** start **

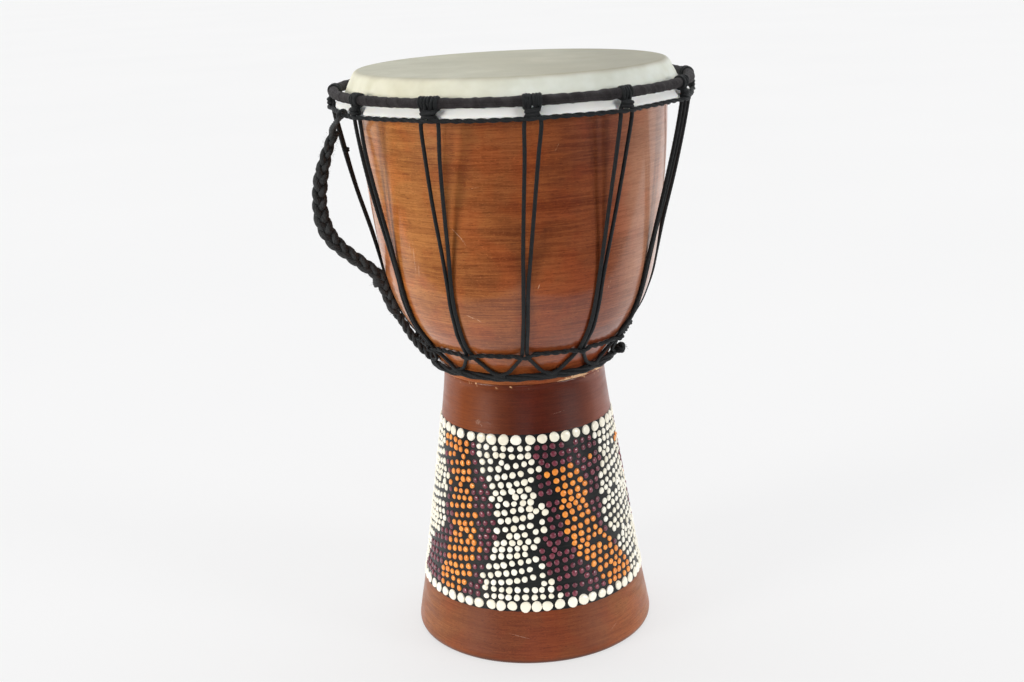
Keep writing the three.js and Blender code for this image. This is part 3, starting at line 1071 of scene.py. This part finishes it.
def inner_places(rng, taken):
    """
    Centres of the small dots: two rows that follow each border, and between them rows that climb
    a little to the right, as a right hand paints them.
    """
    rows_per_turn = 13
    row_gap = 5.1
    low, high = BORDER_ROWS[1][0] + 6.0, BORDER_ROWS[0][0] - 6.0
    candidates = []
    for z in (high, low, high - row_gap, low + row_gap):
        count = int(TAU * outer_radius(FOOT, z) / 5.7)
        candidates.append([(z, 360 * i / count + rng.uniform(-0.5, 0.5)) for i in range(count)])
    rise = rows_per_turn * row_gap / 360
    first = int((low - rows_per_turn * row_gap) / row_gap)
    for row in range(first, int(high / row_gap) + 1):
        azimuth, line = rng.uniform(0, 4), []
        while azimuth < 360:
            z = row * row_gap + rise * azimuth + 1.1 * math.sin(math.radians(azimuth * 3) + row)
            line.append((z, azimuth))
            radius = outer_radius(FOOT, min(max(z, 10), 170))
            azimuth += math.degrees(5.5 * rng.uniform(0.92, 1.12) / radius)
        candidates.append(line)
    grid, cell_height, cell_deg, dot_r = {}, 8, 9, 2.15

    def cell(z, azimuth):
        return int(z // cell_height), int(azimuth % 360 // cell_deg)

    def clear(z, azimuth, need):
        row, column = cell(z, azimuth)
        foot_r = outer_radius(FOOT, z)
        for dz in (-1, 0, 1):
            for da in (-1, 0, 1):
                for z2, a2, r2 in grid.get((row + dz, (column + da) % (360 // cell_deg)), []):
                    turn = (azimuth - a2 + 180) % 360 - 180
                    across = math.radians(turn) * foot_r
                    if math.hypot(across, z - z2) < need + r2:
                        return False
        return True

    def take(z, azimuth, radius):
        grid.setdefault(cell(z, azimuth), []).append((z, azimuth, radius))

    for azimuth, z, radius in taken:
        take(z, azimuth, radius)
    found = []
    for line in candidates:
        for z, azimuth in line:
            z += rng.uniform(-0.4, 0.4)
            close = 1.6 if rng.random() < 0.10 else 2.2
            if low - 0.6 <= z <= high + 0.6 and clear(z, azimuth, close):
                take(z, azimuth, dot_r)
                found.append((azimuth, z))
    # single dots close the bare patches where rows run into each other
    spots = [(z, a) for z in np.arange(low, high, 1.1) for a in range(360)]
    rng.shuffle(spots)
    for z, azimuth in spots:
        if clear(z, azimuth, 2.4):
            take(z, azimuth, dot_r)
            found.append((azimuth, z))
    return found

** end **

* _What you are asked to do_
Include the first line, the line containing "grid, cell_height, cell_deg, dot_r", and every line between them, copied exactly from the material above; output no other line.

* _Answer below_
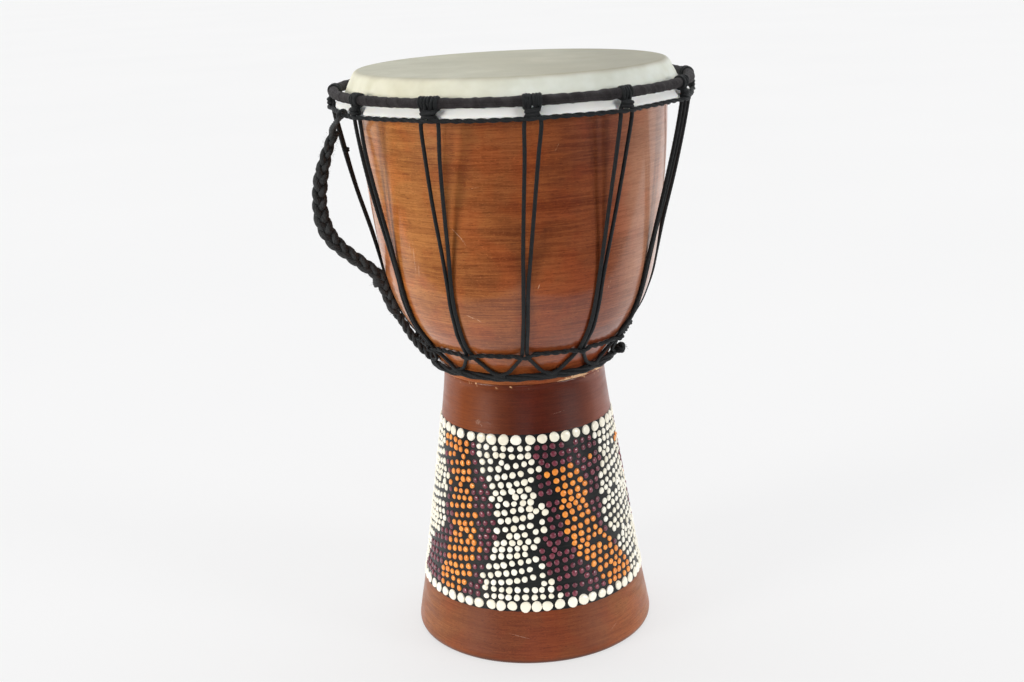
Keep writing the three.js and Blender code for this image. This is part 3, starting at line 1071 of scene.py. This part finishes it.
def inner_places(rng, taken):
    """
    Centres of the small dots: two rows that follow each border, and between them rows that climb
    a little to the right, as a right hand paints them.
    """
    rows_per_turn = 13
    row_gap = 5.1
    low, high = BORDER_ROWS[1][0] + 6.0, BORDER_ROWS[0][0] - 6.0
    candidates = []
    for z in (high, low, high - row_gap, low + row_gap):
        count = int(TAU * outer_radius(FOOT, z) / 5.7)
        candidates.append([(z, 360 * i / count + rng.uniform(-0.5, 0.5)) for i in range(count)])
    rise = rows_per_turn * row_gap / 360
    first = int((low - rows_per_turn * row_gap) / row_gap)
    for row in range(first, int(high / row_gap) + 1):
        azimuth, line = rng.uniform(0, 4), []
        while azimuth < 360:
            z = row * row_gap + rise * azimuth + 1.1 * math.sin(math.radians(azimuth * 3) + row)
            line.append((z, azimuth))
            radius = outer_radius(FOOT, min(max(z, 10), 170))
            azimuth += math.degrees(5.5 * rng.uniform(0.92, 1.12) / radius)
        candidates.append(line)
    grid, cell_height, cell_deg, dot_r = {}, 8, 9, 2.15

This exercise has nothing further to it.